新規事業のアイデア発想が難しい2つの理由

戦略の考え方

 「誰に」「何を」「どのように」という事業領域を明確にし、このどれかを変更することにより、新規事業のアイデア発想が可能になります。
 つまり、新規事業のアイデア発想が難しい理由は、1.事業領域が明確でないこと、2.明確になっていてもどれをどのように変更すればよいか判断できないことであると言えるでしょう。

 今回のコラムでは、ある建具店からの新規事業に関するご相談を通じて、そのアイデアをどのように発想するべきかを見ていきます。

ある建具店の事業領域

 ある建具店から、売上減少の中、何か新規事業を行わなければならないと思っているが、なかなかそのアイデアが出ない、という趣旨のご相談をいただきました。この建具店は、建具の加工、設置、販売を手掛けています。

 前述の「誰に」「何を」「どのように」の3点セットを事業領域と呼びますが、このうち「誰に」は顧客ターゲットを、「何を」は顧客ニーズを、「どのように」は差別的優位性を示すこととなります。

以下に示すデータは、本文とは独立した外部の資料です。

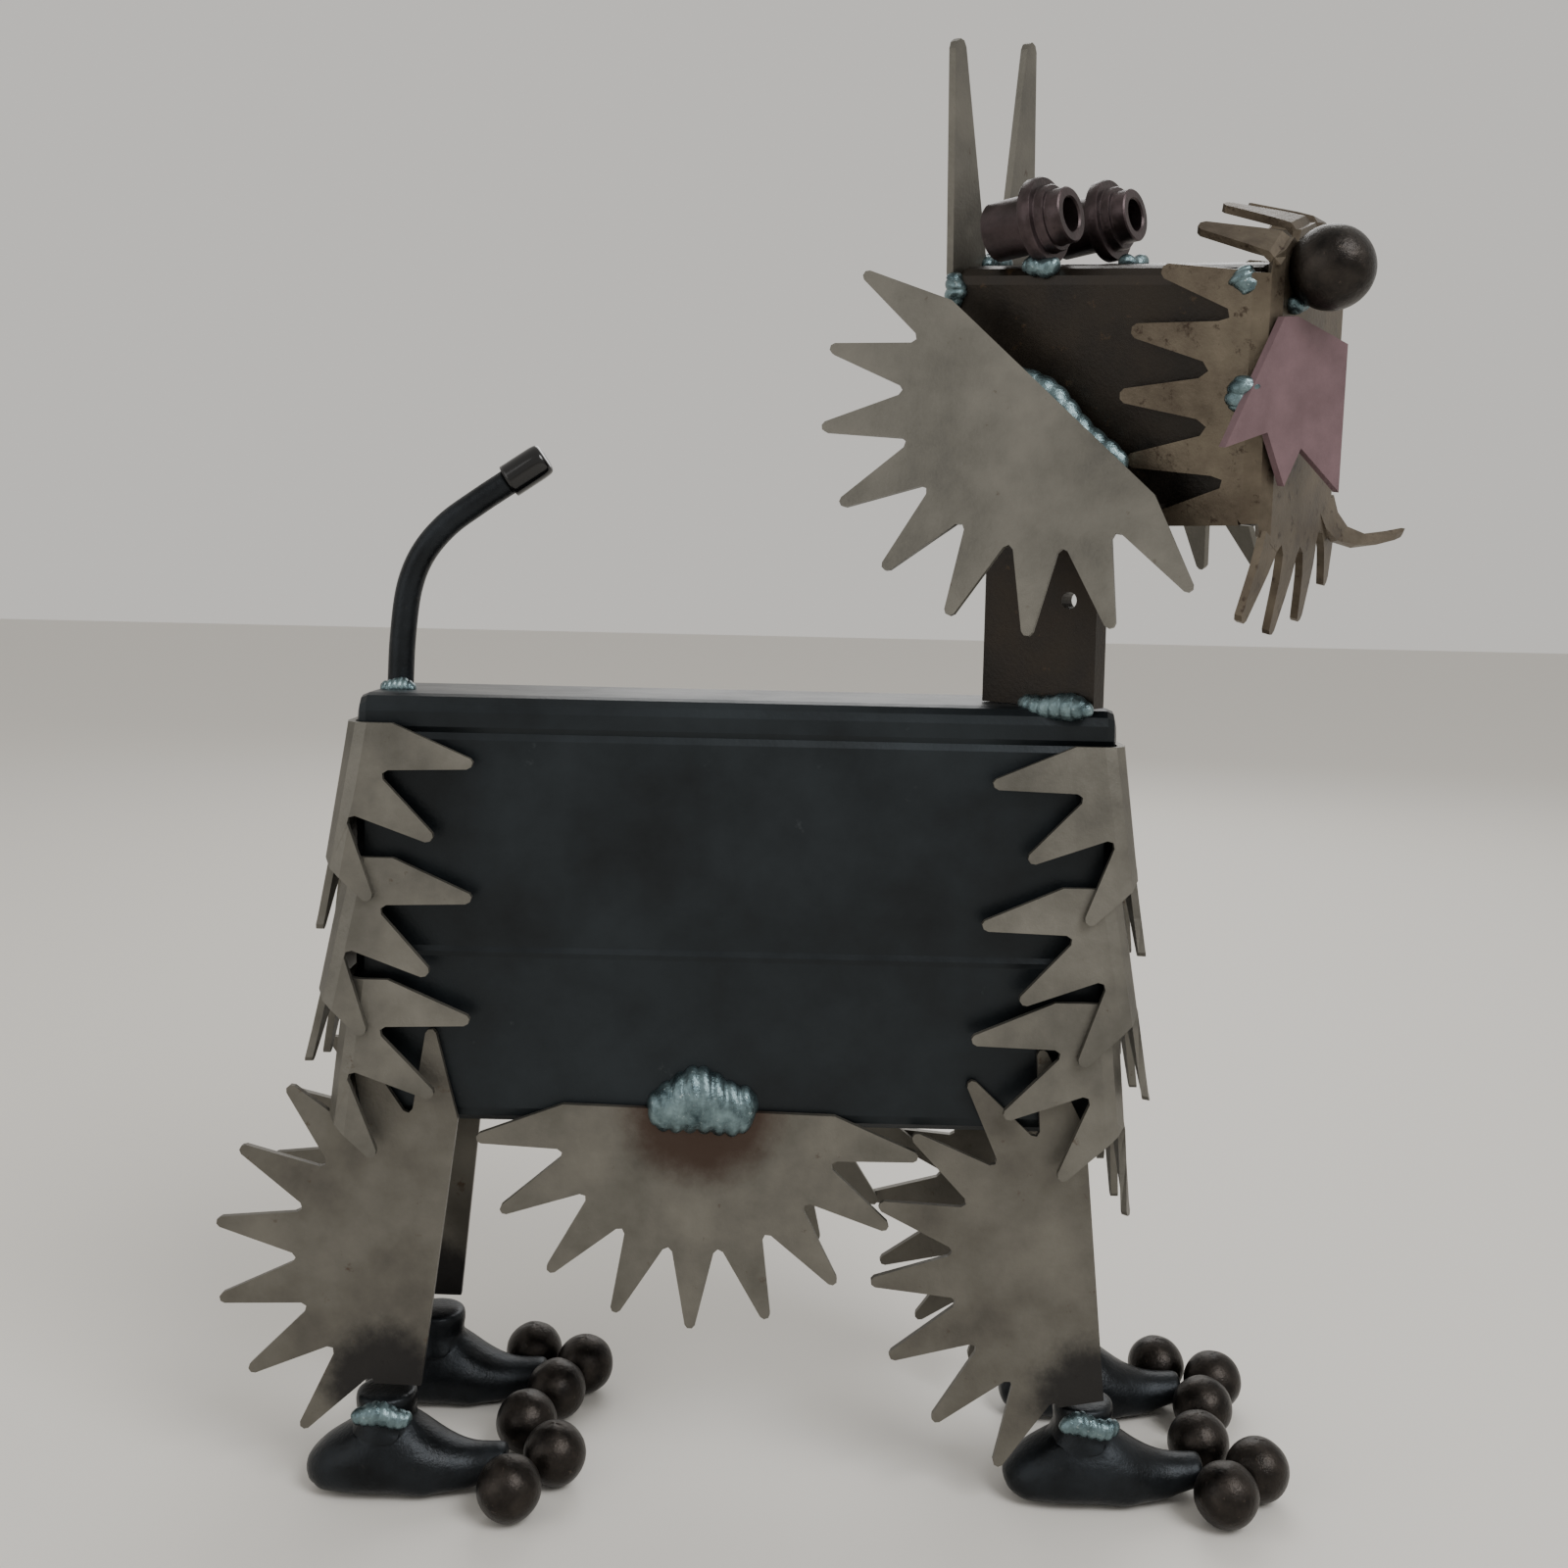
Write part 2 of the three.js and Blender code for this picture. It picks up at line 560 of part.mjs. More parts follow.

 ヒアリングに基づく当該建具店の現状における事業領域は、「誰に」:地域住民に、「何を」:建具を、「どのように」:長年の取引による関係性に基づいて、提供していることが分かりました。
 よって、この事業領域のどれかを変更すれば、新規事業のアイデアが発想できることとなりますが、次に事業領域のどれをどう変更すれば有効な施策となり得るかを検討します。

外部環境の変化を検討する

 おでんは寒いときに売れますし、アイスクリームは暑いときに売れるように、事業は外部環境に適応したものでなければ、その継続は困難になります。

 この建具店の外部環境を見ていった結果、地域住民の高齢化や土地価格の下落により、介護施設が増加しつつあることが分かりました。よって、この外部環境に適応するために「誰に」の部分を地域住民から介護施設に変えることが有効と判断できました。

 次に「何を」の変更を検討しましたが、既存の介護施設には既に建具は入っているわけで、新たに建具は提供できませんし、新規に建設される介護施設に建具の納入を目的とした関わりを持つことは容易ではないことが見えてきました。よって「何を」の部分は、変更する必要があることが分かります。

 そして、「どのように」の変更を検討しましたが、当該建具店は、既存の介護施設と新規に建設される介護施設とも、長年にわたる関係性は構築されていないわけで、この部分も変更する必要があることが分かります。

 つまり、外部環境の変化を検討することにより、事業領域のどれをどう変えるべきか、また、変える必要性の有無が判断できることとなります。
 そして、「何を」「どのように」を変えていくために、次に示すように内部環境を検討することとなります。

先代の散り際を現在の事業に活かす

 ヒアリングの結果、この建具店の先代社長は、80代でお亡くなりになるまで認知症を発症していなかったことが分かりました。その理由は、現在の経営陣が、先代の認知症を防止するためには手先を動かすことが重要という認識を持っており、先代にはご高齢になっても、職場に出ていただき、様々な手作業を手伝ってもらって、認知症の防止に努めていたとのことでした。

 このエピソードから、「何を」を建具ではなく、認知症を防止することへ、そして「どのように」を長年の取引による関係性ではなく、認知症防止のためのイベントの開催に基づいて、へ変更することが有効だと判断できます。

 「誰に」:地域住民に→介護施設に
 「何を」:建具を→認知症を防止することを
 「どのように」:長年の取引による関係性に基づいて→認知症防止のためのイベントの開催に基づいて

 介護施設は、入居者の満足度を高めるために様々なイベントを行います。よって、上記の事業領域に基づき、ご高齢の方でも出来る簡単な手作業を盛り込んだイベントの企画書をダイレクトメールで送付し、その後のフォローを行うことにより、受注の可能性が高まります。
 特に、自社の先代が身をもって教えてくれた、認知症防止の取組みは自社でなければ提供できません。ここに差別的優位性があります。

 新規事業のアイデアを発想することが難しい2つの理由として、1.事業領域が明確でないこと、2.明確になっていてもどれをどのように変更すればよいか判断できないことから、外部環境と内部環境の変化に着目した新規事業のアイデア発想について見てきました。事業領域と環境分析に基づいて難局打開の糸口としていただければと思います。